How much does your party plan to invest in public transportation? Where will the money come from?
DEMOCRACY
Canada is one of the few countries in the world which continues to use a Plurality voting system (“First Past the Post”). This has allowed parties with a minority of the vote to form majority governments and dictate policy. Other countries around the world are flocking to electoral systems based on proportionality.
At the same time, more power is being held in the hands of the Prime Minister’s Office. The democratic credentials of the Stephan Harper government are exceptionally slim, especially with the passage of Bill C-51. Real democratic reform must be a central issue in this election campaign.

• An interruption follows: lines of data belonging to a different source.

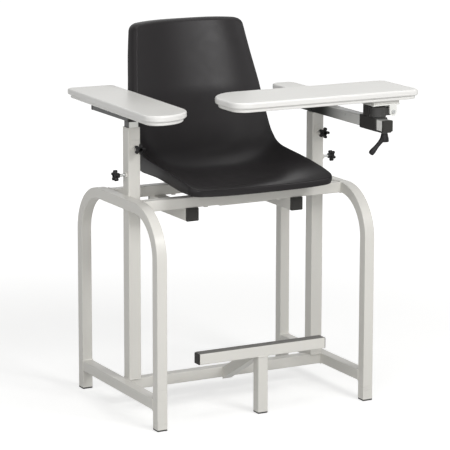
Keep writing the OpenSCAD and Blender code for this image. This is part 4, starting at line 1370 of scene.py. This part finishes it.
@dataclass
class StarKnob:
    """Five-lobed clamp knob on a stud that points along +Z."""

    radius: float = 0.017
    thickness: float = 0.013
    reach: float = 0.036
    boss_radius: float = 0.0075
    boss: float = 0.006
    lobes: int = 5
    lobe_share: float = 0.27
    core_share: float = 0.48
    steps: int = 12
    rounding: float = 0.0026
    border: float = 0.0006
    dish_border: float = 0.0012
    dish: float = 0.0008
    boss_round: float = 0.0008
    boss_overlap: float = 0.001
    boss_flare_share: float = 1.1
    insert_radius: float = 0.0052
    insert_top_radius: float = 0.0046
    insert_depth: float = 0.003
    insert_edge: float = 0.0004
    post_wall: float = 0.002875

    def outline(self, turn: float) -> float:
        """Radius of the outline at an angle, as a share of the knob's radius.

        Args:
            turn: Angle in radians from the middle of a lobe.

        Returns:
            The share.
        """
        centre = 1 - self.lobe_share
        square = self.lobe_share**2 - (centre * math.sin(turn)) ** 2
        lobe = centre * math.cos(turn) + math.sqrt(square) if square > 0 else 0
        return max(lobe, self.core_share)

    def pattern(self) -> bpy.types.Object:
        """Draws the lobes out of a disc, rounds and dishes it and adds the boss."""
        low, high = self.reach - self.thickness / 2, self.reach + self.thickness / 2
        star = Bench.turned(
            "knob_star", [(self.radius, low), (self.radius, high)], self.lobes * self.steps
        )
        lobe_turn = 2 * math.pi / self.lobes
        for k in range(1, self.steps):
            share = self.outline(lobe_turn * min(k, self.steps - k) / self.steps)

            def at_step(m: Vector, d: Vector, k: int = k) -> bool:
                """Whether an edge stands at this step of any lobe."""
                place = math.atan2(m.y, m.x) / lobe_turn * self.steps
                return abs(d.z) > ALONG and abs((place - k + 1) % self.steps - 1) < 0.1

            Bench.pick(star, "EDGE", at_step)
            bpy.ops.transform.resize(value=(share, share, 1), center_override=(0, 0, 0))
            Bench.clear()
        Bench.round_edges(
            star, lambda m, d: abs(d.z) < LEVEL and min(abs(m.z - low), abs(m.z - high)) < CLOSE,
            self.rounding, 4,
        )
        for border, depth in ((self.border, 0), (self.dish_border, -self.dish)):
            Bench.sink(star, lambda m, n: n.z > ALONG and m.z > high - CLOSE, border, depth)
        boss = Bench.turned(
            "knob_boss",
            [(self.boss_radius, low - self.boss),
             (self.boss_radius * self.boss_flare_share, low + self.boss_overlap)],
            32,
        )
        Bench.soften(boss, self.boss_round)
        insert = Bench.turned(
            "knob_insert",
            [(self.insert_radius, high - self.insert_depth),
             (self.insert_radius, high - self.insert_edge), (self.insert_top_radius, high)],
            24,
        )
        Bench.shade(insert)
        knob = Bench.join("knob_pattern", [star, boss, insert])
        Bench.smooth(knob, 50)
        return knob

    def build(self) -> None:
        """Copies the knob to its four places, each on the outer face of its post."""
        pattern = self.pattern()
        for side in Side:
            word = side.name.lower()
            facing = Facing.RIGHTWARD if side is Side.RIGHT else Facing.LEFTWARD
            low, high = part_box(word + "_low_stud")
            lower = Bench.middle(word + "_low_stud")
            inner = low.x if side is Side.RIGHT else high.x
            lower.x = inner + self.post_wall * side.value
            upper = Bench.middle(word + "_high_stud")
            upper.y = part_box(word + "_high_stud")[1].y - self.post_wall
            for level, spot, way in (("low", lower, facing), ("high", upper, Facing.FORWARD)):
                place = Matrix.Translation(spot) @ way.turn()
                knob = Bench.copy(pattern, f"{word}_{level}_star", place)
                Bench.stand_in(knob, KNOB, "knob", f"{word}_{level}_knob")
        Bench.remove(pattern)


@dataclass
class ClampLever:
    """Ratchet lever under the slider: hub, sloping arm and swollen grip."""

    hub_radius: float = 0.013
    hub_top_radius: float = 0.010
    hub_height: float = 0.023
    hub_share: float = 0.93
    pocket_radius: float = 0.007
    pocket_depth: float = 0.0112
    slope: float = 45.0
    reach: float = 0.040
    root_share: float = 0.6
    arm_steps: Steps = ((0.0086, -0.001), (0.0082, 0.008), (0.0070, 0.016), (0.0062, 0.026))
    grip_steps: Steps = (
        (0.0063, -0.020), (0.0074, -0.012), (0.0085, -0.005), (0.0087, 0.002),
        (0.0078, 0.0068), (0.0050, 0.0087),
    )

    def build(self) -> bpy.types.Object:
        """Builds the hub with its pocket, and the arm with its grip."""
        stud = Bench.middle("lever_stud")
        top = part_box("lever_handle")[1].z
        base = top - self.hub_height
        foot = self.hub_radius * self.hub_share
        hub = Bench.turned(
            "lever_hub",
            [(foot, base), (self.hub_radius, base + 0.0015),
             (self.hub_radius * 0.98, base + 0.009), (self.hub_top_radius * 1.02, top - 0.003),
             (self.hub_top_radius, top)],
            40,
        )
        Bench.sink(hub, lambda m, n: n.z < -ALONG, foot - self.pocket_radius, -self.pocket_depth)
        Bench.soften(hub, 0.0005, 2)
        length = self.reach / math.cos(math.radians(self.slope))
        grip = [(radius, length + height) for radius, height in self.grip_steps]
        arm = Bench.turned("lever_arm", [*self.arm_steps, *grip], 28)
        Bench.modify(arm, "SUBSURF", levels=1, render_levels=1)
        Bench.settle(
            arm,
            Matrix.Translation((0, 0, base + self.hub_height * self.root_share))
            @ Matrix.Rotation(math.radians(180 + self.slope), 4, "Y"),
        )
        lever = Bench.join("lever_handle_moulding", [hub, arm])
        Bench.settle(lever, Matrix.Translation((stud.x, stud.y, 0)))
        Bench.smooth(lever, 45)
        return Bench.stand_in(lever, KNOB, "knob", "lever_handle")


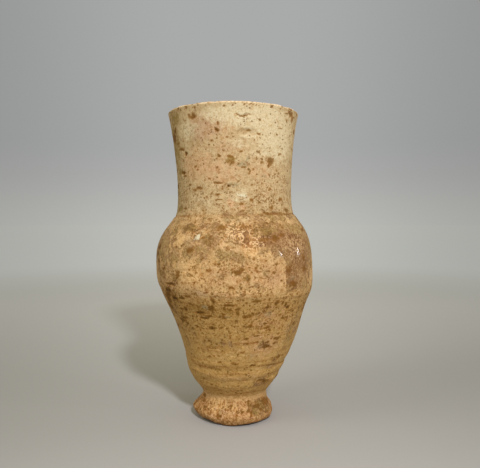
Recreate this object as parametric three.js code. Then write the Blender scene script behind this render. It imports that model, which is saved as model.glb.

What to ask your local candidates:
Will your party commit to reforming our electoral system? Do you support a system of proportional representation, where a party receives the percentage of seats in the House of Commons that corresponds directly to its vote in an election?
Will you commit now to abolishing the senate, an outdated institution filled with political appointees who have little in common with working Canadians and the challenges they face?
What specific policies will to implement to increase transparency in government? What will you do to ensure that organizations and individuals, both in and out of government, are free to criticize political leaders and blow the whistle on unlawful activities?